Task requirements
Report how many lines of these entries hold the string "manifold"; reply with the number alone.

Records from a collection
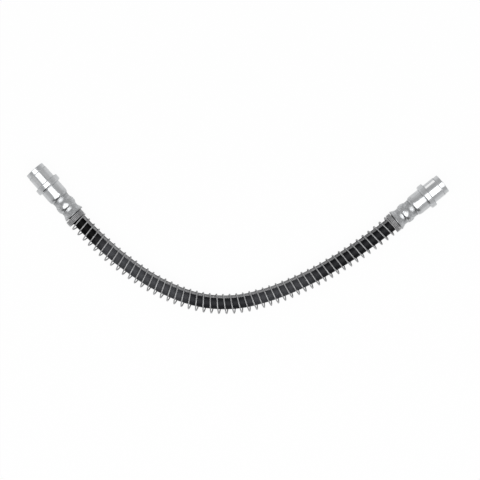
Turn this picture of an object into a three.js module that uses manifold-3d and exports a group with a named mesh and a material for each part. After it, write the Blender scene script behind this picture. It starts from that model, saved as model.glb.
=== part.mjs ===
// Brake hose, laid flat in the shallow U in which it rests.
// A rubber hose runs from one crimped end fitting to the other. A loose coil of steel wire guards it
// against chafing, and a barbed insert holds each end of the hose inside its fitting.
// Millimetres, +Z up. Origin: bottom centre of the fittings and the guard.

import * as THREE from 'three';
import { mergeVertices } from 'three/addons/utils/BufferGeometryUtils.js';
import Module from 'manifold-3d';

const wasm = await Module();
wasm.setup();

// Hose, and the line it follows in the plane of the U, from one cut end to the other.
// The first three and last three points lie straight inside the fittings.
const HOSE_DIAMETER = 10.6;
const HOSE_BORE = 3.2;
const HOSE_STEPS = 50;
const HOSE_SIDES = 10;
const HOSE_ROUTE = [
  [-140.4, 34.4], [-132.7, 26.2], [-124.4, 17.4], [-113.9, 6.7], [-103.0, -3.5], [-91.6, -13.1],
  [-79.5, -21.9], [-66.9, -29.9], [-53.6, -36.7], [-39.7, -42.2], [-25.0, -45.8], [-10.1, -46.9],
  [4.9, -45.6], [19.5, -41.9], [33.6, -36.9], [47.3, -30.7], [60.6, -23.8], [73.4, -16.1],
  [85.9, -8.0], [98.1, 0.7], [109.8, 9.7], [121.4, 19.3], [130.6, 27.0], [139.3, 34.4],
];

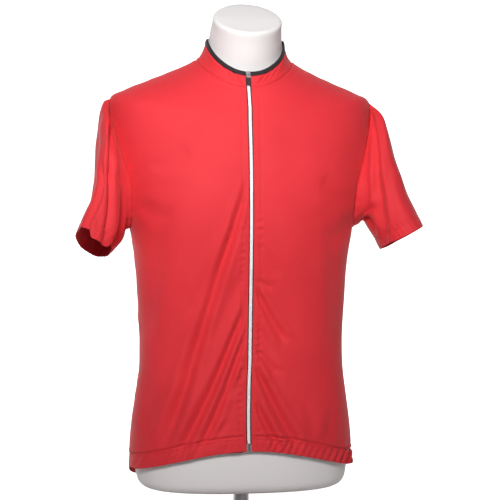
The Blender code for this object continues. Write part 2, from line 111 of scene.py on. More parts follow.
def add_object(name, data):
    """A new object in the scene for a mesh, a curve, a light or a camera."""
    made = bpy.data.objects.new(name, data)
    bpy.context.scene.collection.objects.link(made)
    return made


camera = add_object("camera", bpy.data.cameras.new("camera"))
camera.data.lens = LENS
camera.data.shift_x = LENS_SHIFT
camera.location = (DISTANCE * math.sin(AZIMUTH), -DISTANCE * math.cos(AZIMUTH), EYE_HEIGHT)
camera.rotation_euler = (math.pi / 2, 0, AZIMUTH)
bpy.context.scene.camera = camera

SWEEP_WIDTH = 9.0
SWEEP_FRONT = -4.0
SWEEP_BACK = 2.6
SWEEP_RADIUS = 1.2
SWEEP_TOP = 5.0
SWEEP_STEPS = 16
GLOW_BEHIND = (0.1, 0.6)
AMBIENT = 0.1
profile = [(SWEEP_FRONT, 0.0)]
for step in range(SWEEP_STEPS + 1):
    turn = math.pi / 2 * step / SWEEP_STEPS
    profile.append(
        (SWEEP_BACK + SWEEP_RADIUS * math.sin(turn), SWEEP_RADIUS * (1 - math.cos(turn)))
    )
profile.append((SWEEP_BACK + SWEEP_RADIUS, SWEEP_TOP))
points = [(x, y, z) for y, z in profile for x in (-SWEEP_WIDTH / 2, SWEEP_WIDTH / 2)]
faces = [(2 * n, 2 * n + 1, 2 * n + 3, 2 * n + 2) for n in range(len(profile) - 1)]
mesh = bpy.data.meshes.new("studio_sweep")
mesh.from_pydata(points, [], faces)
mesh.shade_smooth()
sweep = add_object("studio_sweep", mesh)
# Seamless paper: matt and white, lit on its own behind the object so that it burns out there.
paper, tree, shader = new_material("white backdrop paper", "#f4f4f4", 1.0)
shader.inputs["Emission Color"].default_value = (1, 1, 1, 1)
place = add_node(tree, "ShaderNodeTexCoord").outputs["Object"]
behind = add_node(tree, "ShaderNodeSeparateXYZ", {"Vector": place}).outputs["Y"]
near, far = GLOW_BEHIND
glow = add_node(tree, "ShaderNodeMapRange", {"Value": behind, "From Min": near, "From Max": far})
tree.links.new(glow.outputs["Result"], shader.inputs["Emission Strength"])
mesh.materials.append(paper)
sweep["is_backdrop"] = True

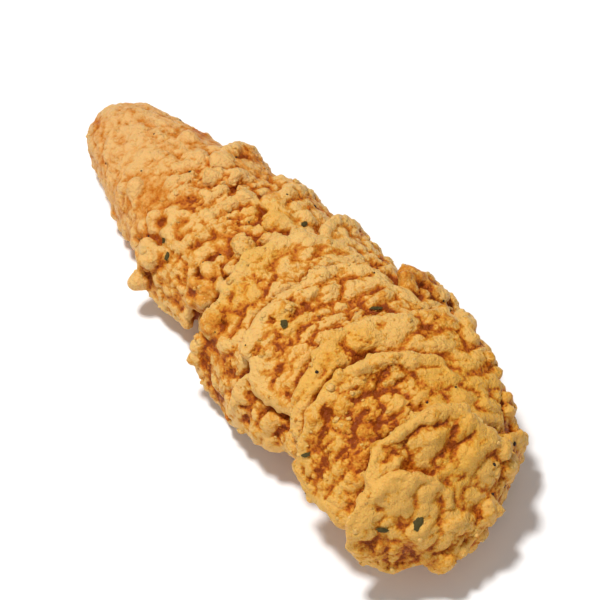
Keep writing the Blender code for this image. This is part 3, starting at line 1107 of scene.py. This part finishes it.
def make_grains(crust):
    """Loose grains of batter that sit on the crust in clusters, clear of the floor."""
    skin = crust.data
    values = [kept_value(skin, name) for name in ("depth", "calm", "tip", "lip")]
    faces = list(skin.polygons)
    areas = [face.area for face in faces]
    pile = Pile()
    depths, tips = [], []
    for seed, draws, least, most, fine in GRAINS:
        draw = random.Random(seed)
        spacing = Spacing(3 * most)
        for count, face in enumerate(draw.choices(faces, areas, k=draws)):
            spot, normal = face.center.copy(), face.normal.copy()
            depth, calm, tip, lip = [float(column[face.vertices[0]]) for column in values]
            radius, radii, heading, lift, tone = draw_grain(draw, least, most)
            chance = grain_chance(spot, depth, calm, tip, lip)
            if draw.random() > chance or spacing.crowded(spot, radius, GRAIN_GAP):
                continue
            spacing.take(spot, radius)
            lay = stand_on(spot, normal, heading)
            add_crumb(lay, (0, 0, lift), radii, count, pile, fine, uneven=GRAIN_UNEVENNESS)
            added = len(pile.points) - len(depths)
            depths.extend([GRAIN_DEPTH * depth + tone] * added)
            tips.extend([tip] * added)
    mesh = pile.mesh("crumbs")
    move_points(mesh, np.clip(points_of(mesh), *CAD_BOX))
    keep_value(mesh, "depth", np.array(depths))
    keep_value(mesh, "tip", np.array(tips))
    mesh.shade_smooth()
    return piece_from(mesh, "crumbs")


class Nodes:
    """A material, built up one node at a time."""

    def __init__(self, name):
        self.material = bpy.data.materials.new(name)
        self.material.use_nodes = True
        self.tree = self.material.node_tree
        self.shader = self.tree.nodes["Principled BSDF"]

    def feed(self, socket, value):
        if isinstance(value, bpy.types.NodeSocket):
            self.tree.links.new(value, socket)
        else:
            socket.default_value = value

    def add(self, kind, inputs, **settings):
        node = self.tree.nodes.new(kind)
        for key, value in settings.items():
            setattr(node, key, value)
        for key, value in inputs.items():
            self.feed(node.inputs[key], value)
        return node

    def attribute(self, name):
        return self.add("ShaderNodeAttribute", {}, attribute_name=name).outputs["Fac"]

    def noise(self, size):
        place = self.add("ShaderNodeTexCoord", {}).outputs["Object"]
        inputs = {"Vector": place, "Scale": 1 / size, "Detail": NOISE_DETAIL, "Roughness": NOISE_ROUGHNESS}
        return self.add("ShaderNodeTexNoise", inputs).outputs["Fac"]

    def ramp(self, value, low, high, top=1.0):
        """0 up to low, top from high on, and smooth between."""
        inputs = {"Value": value, "From Min": low, "From Max": high, "To Min": 0.0, "To Max": top}
        return self.add("ShaderNodeMapRange", inputs, interpolation_type="SMOOTHSTEP").outputs["Result"]

    def math(self, operation, first, second):
        return self.add("ShaderNodeMath", {0: first, 1: second}, operation=operation).outputs[0]

    def mix(self, first, second, share):
        node = self.add("ShaderNodeMix", {}, data_type="RGBA")
        self.feed(node.inputs[0], share)
        self.feed(node.inputs[6], first)
        self.feed(node.inputs[7], second)
        return node.outputs[2]

    def bump(self, layers):
        """A normal from several heights: each is the height's socket and its depth in metres."""
        normal = None
        for height, depth in layers:
            node = self.add("ShaderNodeBump", {"Height": height, "Distance": depth, "Strength": 1.0})
            if normal:
                self.feed(node.inputs["Normal"], normal)
            normal = node.outputs["Normal"]
        return normal


def paint(nodes, colour, layers):
    """Lays colours over each other: each layer is a colour and the socket of its share."""
    for over, share in layers:
        colour = nodes.mix(colour, (*over, 1), share)
    return colour


def skin_over(crust, along, around):
    """The finished crust's skin over a place on the strip: where it lies and which way it faces."""
    inner = skin_spot(along, around)
    outward = (inner - strip_middle(along)).normalized()
    return crust.ray_cast(inner + outward * CRUST_REACH, -outward)[1:3]


def strip_middle(along):
    """The middle of the strip at this distance from the tip."""
    x = along - LENGTH / 2
    _, thickness, bow = section_at(x)
    return Vector((x, bow, 0.5 * thickness - SINK))


def make_herbs(crust):
    """Thin, crumpled flakes of leaf that lie in the batter."""
    pile = Pile()
    for seed, (along, around, length, turn) in enumerate(HERBS):
        spot, normal = skin_over(crust, along, around)
        radii = (0.5 * length, 0.5 * HERB_WIDTH * length, 0.5 * HERB_THICKNESS)
        lay = stand_on(spot, normal, math.radians(turn))
        add_crumb(lay, (0, 0, HERB_LIFT), radii, HERB_SEED + seed, pile, LUMP_BALL, uneven=HERB_UNEVENNESS)
    return piece_from(pile.mesh("herb_flakes"), "herb_flakes")


def make_pepper(crust):
    """Angular specks: the ones that show, and a seeded few all round."""
    draw = random.Random(PEPPER_SEED)
    places = list(PEPPER)
    for _ in range(PEPPER_DRAWS):
        along = draw.uniform(*PEPPER_ALONG) * LENGTH
        places.append((along, draw.uniform(*PEPPER_AROUND)))
    pile = Pile()
    for seed, (along, around) in enumerate(places):
        spot, normal = skin_over(crust, along, around)
        radius = draw.uniform(*PEPPER_RADIUS) * (1 if seed < len(PEPPER) else DRAWN_SIZE)
        radii = (radius, radius * draw.uniform(*PEPPER_WIDTH), radius * draw.uniform(*PEPPER_THICKNESS))
        lay = stand_on(spot, normal, draw.uniform(-math.pi, math.pi))
        add_crumb(lay, (0, 0, 0), radii, SPECK_SEED + seed, pile, SPECK_BALL)
    return piece_from(pile.mesh("pepper_specks"), "pepper_specks")


def plain_material(name, colour, roughness, specular=0.5):
    """One colour all over."""
    nodes = Nodes(name)
    nodes.shader.inputs["Base Color"].default_value = (*colour, 1)
    nodes.shader.inputs["Roughness"].default_value = roughness
    nodes.shader.inputs["Specular IOR Level"].default_value = specular
    return nodes.material


def colour_depth(nodes, spots):
    """How deep the crust's colour is: by the painted shade in its creases, partly real browning, mottled by
    noises and shifted by the stored values.
    """
    depth = nodes.attribute("depth")
    contrast = nodes.math("SUBTRACT", CONTRAST, nodes.math("MULTIPLY", nodes.attribute("tip"), TIP_CONTRAST))
    for value, (_, weight) in zip(spots, SPOTS):
        speck = nodes.math("MULTIPLY", nodes.math("SUBTRACT", value, 0.5), weight)
        depth = nodes.math("ADD", depth, nodes.math("MULTIPLY", speck, contrast))
    for name, weight in DEPTH_WEIGHTS.items():
        depth = nodes.math("ADD", depth, nodes.math("MULTIPLY", nodes.attribute(name), weight))
    return depth


def crust_material():
    """Fried batter: mottled gold, pale on its peaks and lips, partly as painted highlight, and orange-brown
    in its creases as painted shade, partly browning where oil sat.
    """
    nodes = Nodes("fried_crust")
    spots = [nodes.noise(size) for size, _ in SPOTS]
    depth = colour_depth(nodes, spots)
    layers = []
    for colour, name, low, high, top in LAYERS:
        value = depth if name == "depth" else nodes.attribute(name)
        layers.append((colour, nodes.ramp(value, low, high, top)))
    nodes.feed(nodes.shader.inputs["Base Color"], paint(nodes, (*PALE, 1), layers))
    *_, freckles, grain = spots
    gloss = nodes.ramp(nodes.attribute("calm"), *CALM_GLOSS)
    dry = nodes.math("SUBTRACT", nodes.ramp(freckles, *DRY_FRECKLES), gloss)
    nodes.feed(nodes.shader.inputs["Roughness"], nodes.math("ADD", dry, ROUGHNESS))
    nodes.shader.inputs["IOR"].default_value = IOR
    nodes.shader.inputs["Specular IOR Level"].default_value = SPECULAR
    nodes.shader.inputs["Subsurface Weight"].default_value = SUBSURFACE
    nodes.shader.inputs["Subsurface Radius"].default_value = SUBSURFACE_RADIUS
    nodes.shader.inputs["Subsurface Scale"].default_value = SUBSURFACE_SCALE
    nodes.feed(nodes.shader.inputs["Normal"], nodes.bump(((freckles, FRECKLE_BUMP), (grain, GRAIN_BUMP))))
    return nodes.material


def make_camera():
    """The photograph's viewing angle, nearer in on this one tender."""
    camera = bpy.data.objects.new("camera", bpy.data.cameras.new("camera"))
    bpy.context.scene.collection.objects.link(camera)
    azimuth, elevation = math.radians(CAMERA_AZIMUTH), math.radians(CAMERA_ELEVATION)
    level = math.cos(elevation)
    back = Vector((math.sin(azimuth) * level, -math.cos(azimuth) * level, math.sin(elevation)))
    camera.location = Vector((0, 0, AIM_HEIGHT)) + back * CAMERA_DISTANCE
    camera.rotation_mode = "QUATERNION"
    camera.rotation_quaternion = back.to_track_quat("Z", "Y")
    camera.data.lens = CAMERA_LENS
    camera.data.clip_start = CAMERA_CLIP
    bpy.context.scene.camera = camera


def make_light(name, place, side, power):
    """A square soft light of this side, aimed at the tender."""
    light = bpy.data.objects.new(name, bpy.data.lights.new(name, "AREA"))
    light.data.size = side
    light.data.energy = power
    light.location = place
    light.rotation_mode = "QUATERNION"
    light.rotation_quaternion = Vector(place).to_track_quat("Z", "Y")
    bpy.context.scene.collection.objects.link(light)


def make_studio():
    """A pale floor and a bright, even sky, as the photograph's plain background has."""
    bpy.ops.mesh.primitive_plane_add(size=FLOOR_SIZE, location=(0, 0, -FLOOR_GAP))
    floor = bpy.context.object
    floor.name = "floor"
    floor.data.materials.append(plain_material("floor", FLOOR_COLOUR, FLOOR_ROUGHNESS))
    for light in LIGHTS:
        make_light(*light)
    world = bpy.data.worlds.new("sky")
    world.use_nodes = True
    sky = world.node_tree.nodes["Background"]
    sky.inputs["Color"].default_value = (1, 1, 1, 1)
    sky.inputs["Strength"].default_value = SKY_STRENGTH
    bpy.context.scene.world = world
    bpy.context.scene.view_settings.view_transform = "Standard"


def main():
    """Sets up the studio, then the crust and what lies in it, each piece with its material and its place."""
    make_camera()
    make_studio()
    crust = make_crust()
    batter = crust_material()
    leaf = plain_material("dried_herb", HERB_COLOUR, HERB_ROUGHNESS, SPECULAR)
    pepper = plain_material("ground_pepper", PEPPER_COLOUR, PEPPER_ROUGHNESS, SPECULAR)
    pieces = (
        (crust, batter),
        (make_grains(crust), batter),
        (make_herbs(crust), leaf),
        (make_pepper(crust), pepper),
    )
    for piece, material in pieces:
        piece.data.materials.append(material)
        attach(piece, BODY)
        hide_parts(NODE)


main()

Response to this exercise
2